Luego quedaba un silencio misterioso,
expectante, y el corazón palpitaba fuerte en medio de una extraña sudoración.
De pronto se sentía a lo lejos un sonido de multitud que se aproximaba volviéndose
más y más fuerte, parecido a esa sensación que se vive en los estadios cuando
el público hace la ola y uno siente cuando se aproxima y también cuando se
aleja. Era una gritería sorda que emocionaba los espíritus y producía adrenalina
pura, era como saber que se aproximaba una locomotora de gente que te iba a atropellar.
De inmediato todos queríamos dar un paso hacia la calle para ver con nuestros
propios ojos lo que se avecinaba formando verdaderos embudos humanos. Pero ese ruido
tumultuoso era una ilusión pasajera que venía con los ciclistas y seguía tras
ellos como la ola de los estadios.
Era un espectáculo fugaz, dos horas de
empujones y de sol para ver pasar a los héroes de la jornada. Fue así como conocimos
a Martín Emilio “Cochise” Rodríguez, Javier “el Ñato” Suárez, Roberto “Pajarito”
Buitrago, Luis H. Díaz “la bala colombiana”, Carlitos Montoya “la brujita del
Valle”, Gabriel Halaix Buitrago, Rubén Darío Gómez “el tigrillo de Pereira”, Juan
de Dios “Escobita” Morales, Pedro J. Sánchez “el león del Tolima”, Álvaro
Pachón, Miguel Samacá y al ciclista de la tierra Carlos Arturo Gómez. Fueron los
años en los que se dejó de correr por el departamento de origen para darle paso
a patrocinadores como Relojes Pierce, Singer, Postobón, Wrangler Caribú,
Aseguradora Suramericana, Telecom, Café Águila Roja y Edis.
Por esos años se disfrutaba hasta con
los coleros que arribaban con la lengua afuera, ciclista para los que también
había una voz de aliento y un aplauso.
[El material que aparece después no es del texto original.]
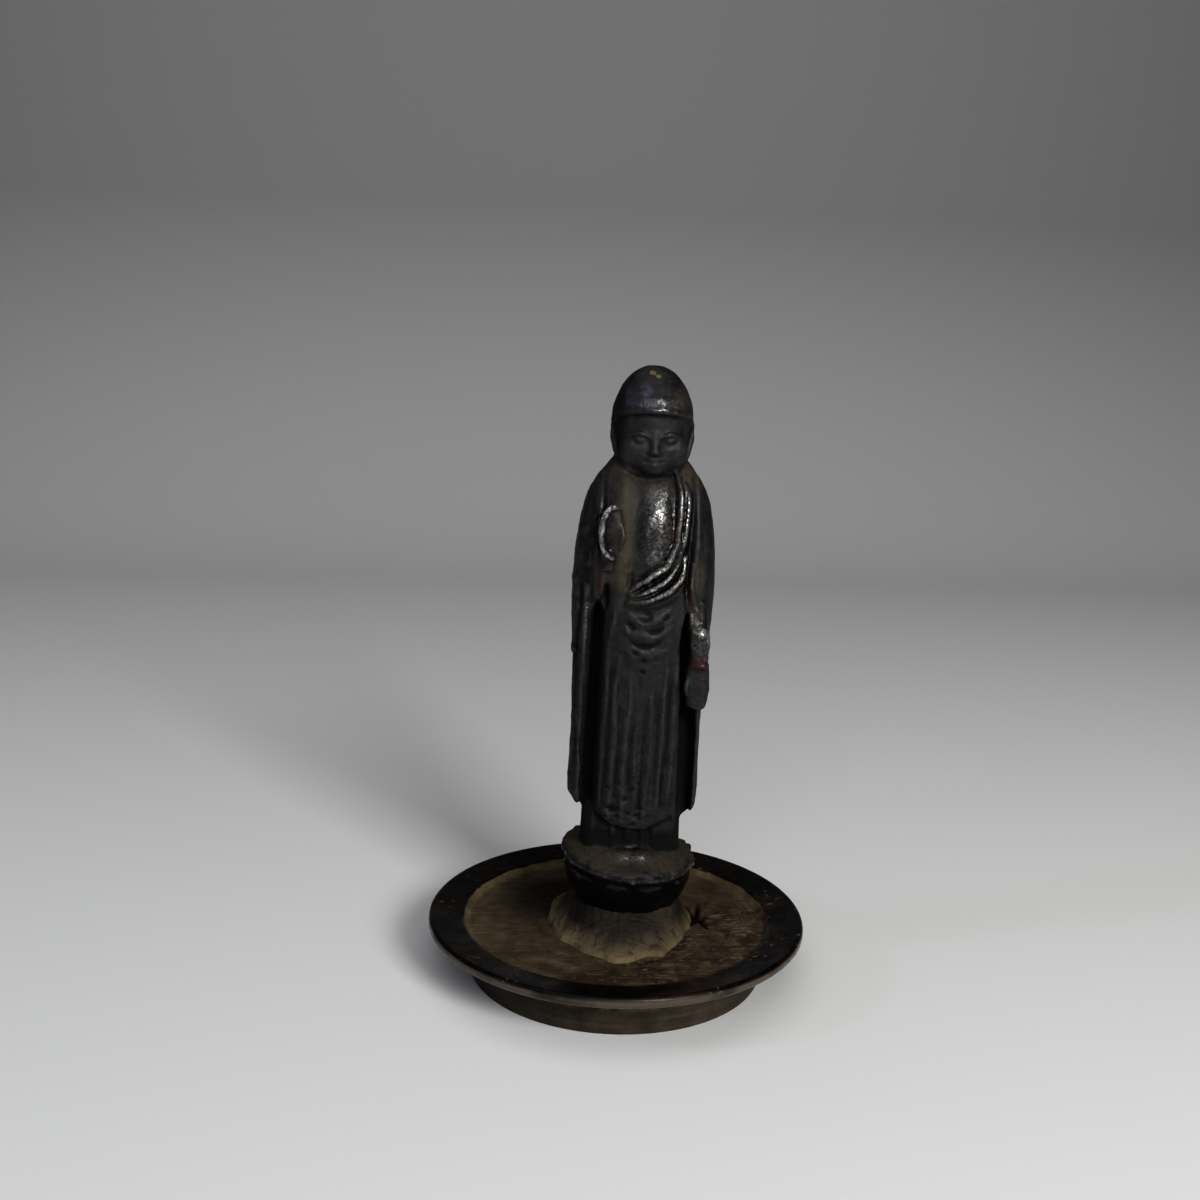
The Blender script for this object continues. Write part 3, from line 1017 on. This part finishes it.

Muchos de estos pedalistas no tenían equipo
y participaban gracias al patrocinio familiar o a la generosidad de amigos
cercanos.
No existían podios para las
premiaciones ni cámara de televisión ni lindas modelos, sólo micrófonos y
tumultos. Todos queríamos tocar a los héroes que venían sudorosos y oliendo a
calzoncillo de ciclista. Y cuando la emoción en la meta bajaba, los pedalistas,
con bicicleta en mano, salían a pie para sus hoteles.
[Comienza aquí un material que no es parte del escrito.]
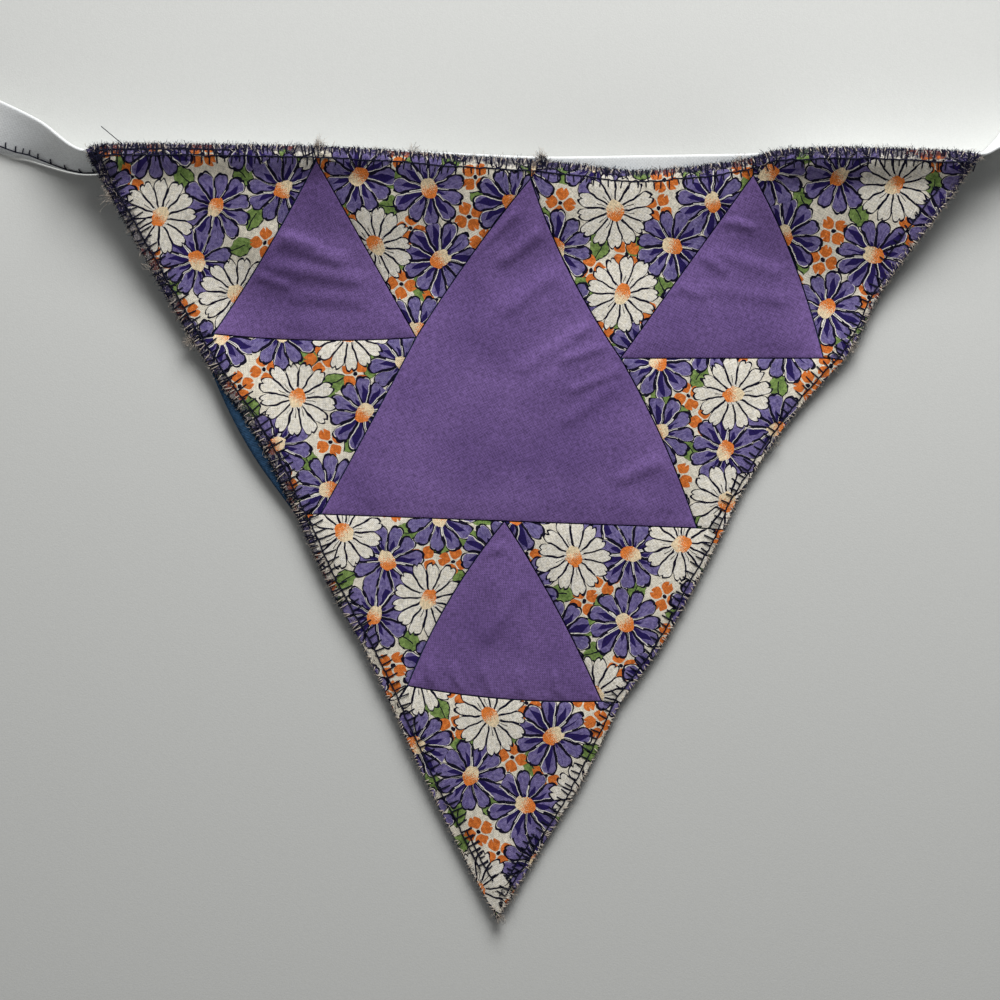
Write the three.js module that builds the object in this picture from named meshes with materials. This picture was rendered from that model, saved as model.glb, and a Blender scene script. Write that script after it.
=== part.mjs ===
// A patchwork bunting pennant on folded tape, lying face up as it was put down.
// The front is pieced from thirteen triangular patches. A backing triangle lies under them, and a
// length of tape, folded in two along its length, is sewn behind the top edge and runs on past both
// corners. The tape twists on its way, so it stands on edge under the pennant's corners, lies nearly
// flat behind the middle, and lifts the top edge off the surface.
// Millimetres. X runs along the tape, +Y from the point towards the tape, +Z up from the surface.

import * as THREE from "three";

const HALF_LENGTH = 189.5; // half of the tape's length
const HALF_DEPTH = 126.5; // from the origin to the pennant's point, and to the tape's far corner

const CLOTH = 1.0; // the backing's thickness, with its nap
const GAP = 0.3; // between two pieces of cloth that lie on or beside each other
const SEAM_THICK = 0.7; // a patch's thickness where it turns down into a seam
const PATCH_THICK = 1.1; // and in its middle
const SEAM_ROLL = 6; // how far from a seam a patch reaches its full thickness

const TAPE_WIDTH = 16; // folded
const TAPE_LAYER = 0.6;
const TAPE_SLOT = 0.4; // between the tape's two layers
const TAPE_LIP = 1.5; // how much narrower the front layer is than the back one
const TAPE_STATIONS = 120;
const TAPE_CLEAR = 0.8; // from the tape up to the backing
const TAPE_STEP = (2 * HALF_LENGTH) / TAPE_STATIONS;
const TAIL_FLAT = HALF_LENGTH - 6 * TAPE_STEP; // past here, at both ends, the tape lies flat
const MOST_LEAN = 0.3; // the cosine of the steepest tilt whose face the cloth still leans on

const SIDE_STEPS = 8; // steps along a small patch's side; a seam's short end is one step more

// The corners where seams meet, and where they run out at the raw edge.
const corner = {
  topLeft: [-118, 95],
  topRight: [138.5, 93.5],
  point: [0, -HALF_DEPTH],
  leftTop: [-52, 92],
  leftLow: [-82, 42.5],
  leftInner: [-23.5, 41.5],
  midTop: [9.5, 87],
  midLeft: [-51, -9.5],
  midRight: [57.5, -13.5],
  midLow: [2, -11.5],
  rightTop: [73.5, 88],
  rightInner: [35.5, 35.5],
  rightLow: [94, 35.5],
  lowLeft: [-26, -59],
  lowRight: [30, -63.5],
  edgeTopLeft: [-53, 96],
  edgeTopMid: [9.5, 92.5],
  edgeTopRight: [73.5, 93],
  edgeLeftHigh: [-88, 40.5],
  edgeLeftMid: [-58, -9.5],
  edgeLeftLow: [-31.5, -63],
  edgeRightHigh: [100, 35],
  edgeRightMid: [65.5, -14],
  edgeRightLow: [35.5, -64],
};

// Seams between two patches. bow is how far the seam's middle stands to the left of its own run.
const seams = [
  { from: "leftTop", to: "leftLow", bow: 0.9 },
  { from: "leftLow", to: "leftInner", bow: -1.3 },
  { from: "leftInner", to: "leftTop", bow: 0 },
  { from: "midTop", to: "leftInner", bow: -1.0 },
  { from: "leftInner", to: "midLeft", bow: 0.2 },
  { from: "midTop", to: "rightInner", bow: -2.0 },
  { from: "rightInner", to: "midRight", bow: 1.4 },
  { from: "midLeft", to: "midLow", bow: 0 },
  { from: "midLow", to: "midRight", bow: 0 },
  { from: "rightTop", to: "rightInner", bow: 0 },
  { from: "rightTop", to: "rightLow", bow: 2.1 },
  { from: "rightInner", to: "rightLow", bow: 0 },
  { from: "midLow", to: "lowLeft", bow: -2.2 },
  { from: "midLow", to: "lowRight", bow: 1.3 },
  { from: "lowLeft", to: "lowRight", bow: -1.6 },
];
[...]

Al final de la etapa contábamos una y
otra vez lo que habíamos visto. Por la tarde, al salir del colegio, rondábamos los
hoteles con la ilusión de ver a los ídolos, héroes domadores de los caballitos
de acero como llamaban las bicicletas de entonces. Montábamos guardia frente al
Embajador, Izcay, Palatino, Atlántico e Imperial esperando por nuestros
ciclistas preferidos, esos que en ocasiones se asomaban a las ventanas, de las
que pendían camiseta y calzoncillos en secado, para saludar a sus seguidores.
Épocas aquellas de ciclistas sobre pesadas
bicicletas pedaleando cientos de kilómetros por carreteras que parecían trochas,
deportistas íntegros que corrían motivados más por rivalidades regionales que por
los colores de su patrocinador, que competían con ganas pero sin los medios
para hacerlo, que repartían su tiempo entre el trabajo y las competencias
ciclísticas. Fueron los que abrieron el camino y mostraron la gran capacitada
innata del ciclista colombiano reconocida a nivel mundial.